## Task details:
Work through the following lines and count those that hold the word "pose". Reply with that number only.

## Data for the task:
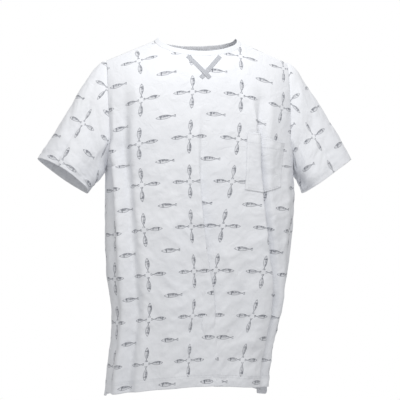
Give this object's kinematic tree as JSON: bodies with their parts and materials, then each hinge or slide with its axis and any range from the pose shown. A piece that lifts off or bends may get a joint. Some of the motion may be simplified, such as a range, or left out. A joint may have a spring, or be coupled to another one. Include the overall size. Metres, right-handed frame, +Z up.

...

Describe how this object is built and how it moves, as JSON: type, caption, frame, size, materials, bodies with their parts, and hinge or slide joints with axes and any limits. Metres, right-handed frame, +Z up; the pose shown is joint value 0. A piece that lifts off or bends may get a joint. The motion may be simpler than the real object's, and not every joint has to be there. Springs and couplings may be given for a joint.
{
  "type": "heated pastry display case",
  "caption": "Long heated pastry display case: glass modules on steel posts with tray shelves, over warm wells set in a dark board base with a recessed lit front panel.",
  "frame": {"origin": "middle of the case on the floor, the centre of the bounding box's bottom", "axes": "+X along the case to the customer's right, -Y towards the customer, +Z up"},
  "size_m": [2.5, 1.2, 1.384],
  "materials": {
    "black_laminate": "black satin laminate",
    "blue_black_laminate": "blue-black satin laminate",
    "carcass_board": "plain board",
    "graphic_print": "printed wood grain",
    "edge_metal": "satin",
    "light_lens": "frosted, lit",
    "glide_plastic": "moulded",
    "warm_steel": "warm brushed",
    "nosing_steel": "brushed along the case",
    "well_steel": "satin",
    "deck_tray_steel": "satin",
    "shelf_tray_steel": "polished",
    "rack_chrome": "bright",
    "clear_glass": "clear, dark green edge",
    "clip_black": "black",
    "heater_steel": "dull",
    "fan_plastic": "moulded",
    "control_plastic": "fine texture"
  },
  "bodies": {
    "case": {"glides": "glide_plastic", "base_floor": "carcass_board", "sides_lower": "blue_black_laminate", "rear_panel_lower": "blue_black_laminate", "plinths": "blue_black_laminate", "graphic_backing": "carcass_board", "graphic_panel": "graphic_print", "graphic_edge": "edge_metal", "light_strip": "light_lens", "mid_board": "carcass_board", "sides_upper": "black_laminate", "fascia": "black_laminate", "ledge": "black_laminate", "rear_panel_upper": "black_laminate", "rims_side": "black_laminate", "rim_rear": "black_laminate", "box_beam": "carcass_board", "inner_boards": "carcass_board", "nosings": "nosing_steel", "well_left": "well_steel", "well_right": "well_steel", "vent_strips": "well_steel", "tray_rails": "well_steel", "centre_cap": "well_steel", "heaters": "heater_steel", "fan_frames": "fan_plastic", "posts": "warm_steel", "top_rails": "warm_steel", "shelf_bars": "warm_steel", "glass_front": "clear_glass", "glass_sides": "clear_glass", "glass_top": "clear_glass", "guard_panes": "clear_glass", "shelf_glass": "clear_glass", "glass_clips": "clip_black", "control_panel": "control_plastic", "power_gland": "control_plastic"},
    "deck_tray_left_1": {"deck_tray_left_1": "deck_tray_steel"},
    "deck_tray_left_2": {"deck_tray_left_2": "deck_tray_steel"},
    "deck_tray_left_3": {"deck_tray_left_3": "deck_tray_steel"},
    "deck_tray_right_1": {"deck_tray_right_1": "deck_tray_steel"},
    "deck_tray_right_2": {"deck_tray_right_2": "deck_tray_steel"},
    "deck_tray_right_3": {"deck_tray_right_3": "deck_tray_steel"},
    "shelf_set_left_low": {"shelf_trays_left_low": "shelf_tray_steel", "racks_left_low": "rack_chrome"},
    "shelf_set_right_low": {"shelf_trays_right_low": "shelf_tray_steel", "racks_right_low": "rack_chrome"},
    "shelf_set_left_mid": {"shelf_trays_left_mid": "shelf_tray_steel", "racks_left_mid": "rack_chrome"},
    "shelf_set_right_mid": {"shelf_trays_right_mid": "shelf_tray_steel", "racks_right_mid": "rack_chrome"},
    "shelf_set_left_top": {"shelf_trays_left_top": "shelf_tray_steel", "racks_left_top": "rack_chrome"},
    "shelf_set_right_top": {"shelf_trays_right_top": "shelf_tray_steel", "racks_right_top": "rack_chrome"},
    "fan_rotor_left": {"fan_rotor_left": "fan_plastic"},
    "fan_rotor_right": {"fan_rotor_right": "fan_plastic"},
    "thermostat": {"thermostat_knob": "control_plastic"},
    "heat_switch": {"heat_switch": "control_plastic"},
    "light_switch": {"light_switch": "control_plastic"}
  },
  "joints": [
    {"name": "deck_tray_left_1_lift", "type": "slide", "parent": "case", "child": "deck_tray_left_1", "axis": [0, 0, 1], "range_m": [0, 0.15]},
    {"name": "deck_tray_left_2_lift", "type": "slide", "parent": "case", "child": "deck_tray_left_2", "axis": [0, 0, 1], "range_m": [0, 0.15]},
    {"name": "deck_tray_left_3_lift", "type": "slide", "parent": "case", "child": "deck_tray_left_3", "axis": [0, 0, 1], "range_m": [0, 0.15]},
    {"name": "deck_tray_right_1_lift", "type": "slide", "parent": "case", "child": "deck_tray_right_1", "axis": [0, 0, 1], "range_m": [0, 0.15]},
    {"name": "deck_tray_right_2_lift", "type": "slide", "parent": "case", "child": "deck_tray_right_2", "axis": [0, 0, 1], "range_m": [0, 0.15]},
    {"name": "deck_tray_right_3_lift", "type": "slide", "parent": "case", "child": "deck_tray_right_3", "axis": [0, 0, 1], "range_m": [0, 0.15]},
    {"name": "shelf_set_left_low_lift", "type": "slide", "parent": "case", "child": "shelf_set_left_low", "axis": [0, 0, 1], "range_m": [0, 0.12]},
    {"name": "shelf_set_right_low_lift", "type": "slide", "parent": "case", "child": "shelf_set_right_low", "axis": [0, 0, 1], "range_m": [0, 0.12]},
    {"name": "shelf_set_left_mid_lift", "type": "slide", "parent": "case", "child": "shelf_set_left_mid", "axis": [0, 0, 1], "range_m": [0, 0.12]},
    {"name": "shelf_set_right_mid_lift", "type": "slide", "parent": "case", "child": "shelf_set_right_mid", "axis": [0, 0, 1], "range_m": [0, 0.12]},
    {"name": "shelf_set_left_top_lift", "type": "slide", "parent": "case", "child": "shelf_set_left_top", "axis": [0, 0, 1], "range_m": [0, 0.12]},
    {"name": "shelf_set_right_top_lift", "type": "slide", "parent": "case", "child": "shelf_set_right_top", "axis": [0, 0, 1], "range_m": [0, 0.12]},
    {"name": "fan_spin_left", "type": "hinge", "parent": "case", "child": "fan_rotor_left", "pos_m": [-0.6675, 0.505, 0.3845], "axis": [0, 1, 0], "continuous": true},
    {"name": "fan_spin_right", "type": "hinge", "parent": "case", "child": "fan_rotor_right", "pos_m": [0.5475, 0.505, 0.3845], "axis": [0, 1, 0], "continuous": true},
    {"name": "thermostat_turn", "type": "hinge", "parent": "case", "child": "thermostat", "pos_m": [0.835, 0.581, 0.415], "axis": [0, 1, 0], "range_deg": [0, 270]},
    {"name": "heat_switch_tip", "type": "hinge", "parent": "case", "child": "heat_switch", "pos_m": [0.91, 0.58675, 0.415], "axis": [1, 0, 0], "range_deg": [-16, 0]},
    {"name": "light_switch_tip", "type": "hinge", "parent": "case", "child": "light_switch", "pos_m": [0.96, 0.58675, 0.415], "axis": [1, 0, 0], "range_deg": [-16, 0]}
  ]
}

--

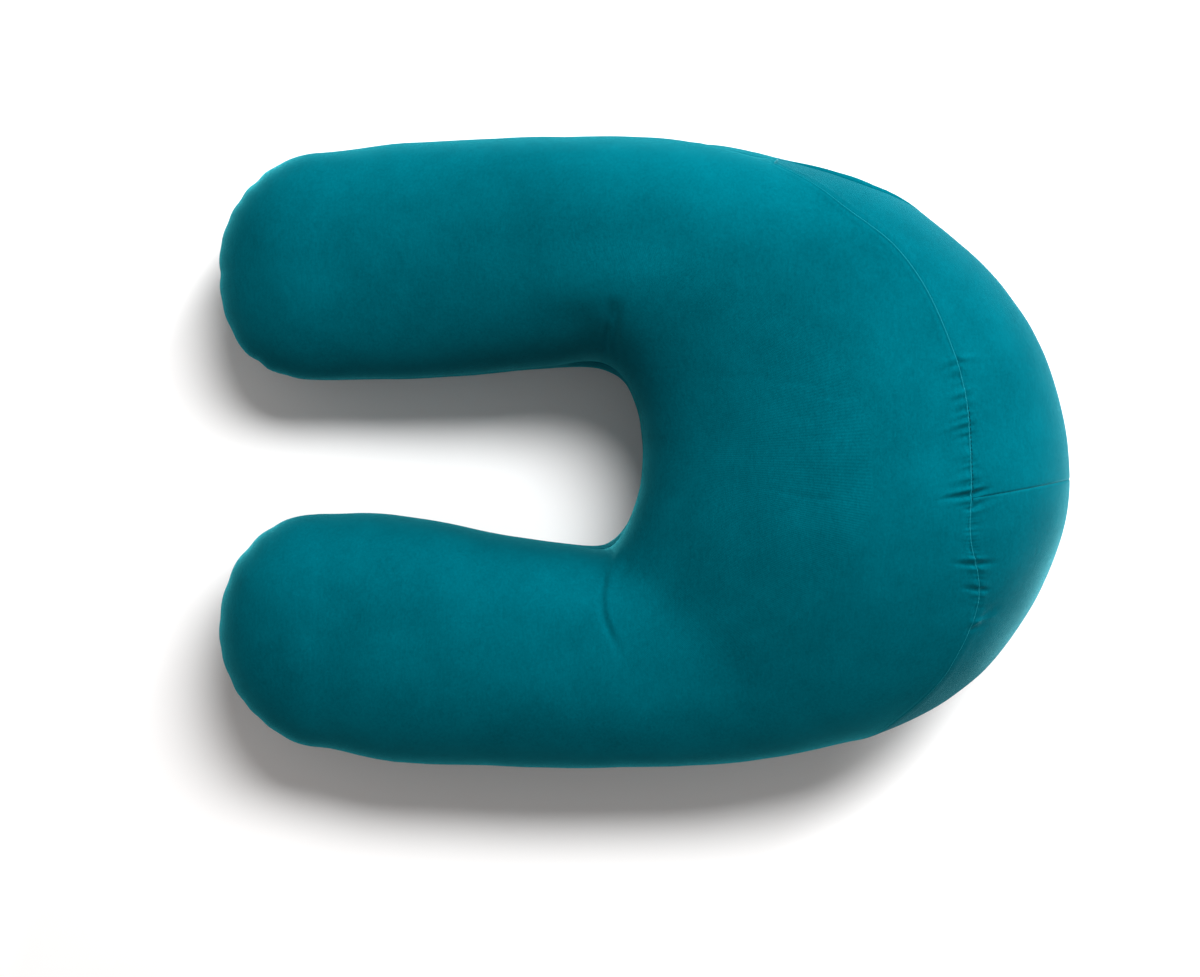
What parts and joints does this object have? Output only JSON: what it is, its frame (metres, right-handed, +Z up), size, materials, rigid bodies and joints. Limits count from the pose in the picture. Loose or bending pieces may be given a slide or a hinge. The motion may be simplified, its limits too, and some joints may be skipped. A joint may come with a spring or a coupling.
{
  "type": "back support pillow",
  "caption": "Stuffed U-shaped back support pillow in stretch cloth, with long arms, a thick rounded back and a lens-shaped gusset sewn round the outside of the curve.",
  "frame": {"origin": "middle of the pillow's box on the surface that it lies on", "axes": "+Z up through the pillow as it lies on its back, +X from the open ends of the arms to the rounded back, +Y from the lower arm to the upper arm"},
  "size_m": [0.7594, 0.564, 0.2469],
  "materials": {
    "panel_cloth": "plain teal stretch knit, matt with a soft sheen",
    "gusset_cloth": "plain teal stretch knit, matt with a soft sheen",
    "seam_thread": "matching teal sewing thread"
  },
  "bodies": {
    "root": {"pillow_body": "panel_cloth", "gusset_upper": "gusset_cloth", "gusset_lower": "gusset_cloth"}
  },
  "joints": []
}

## Final result:
3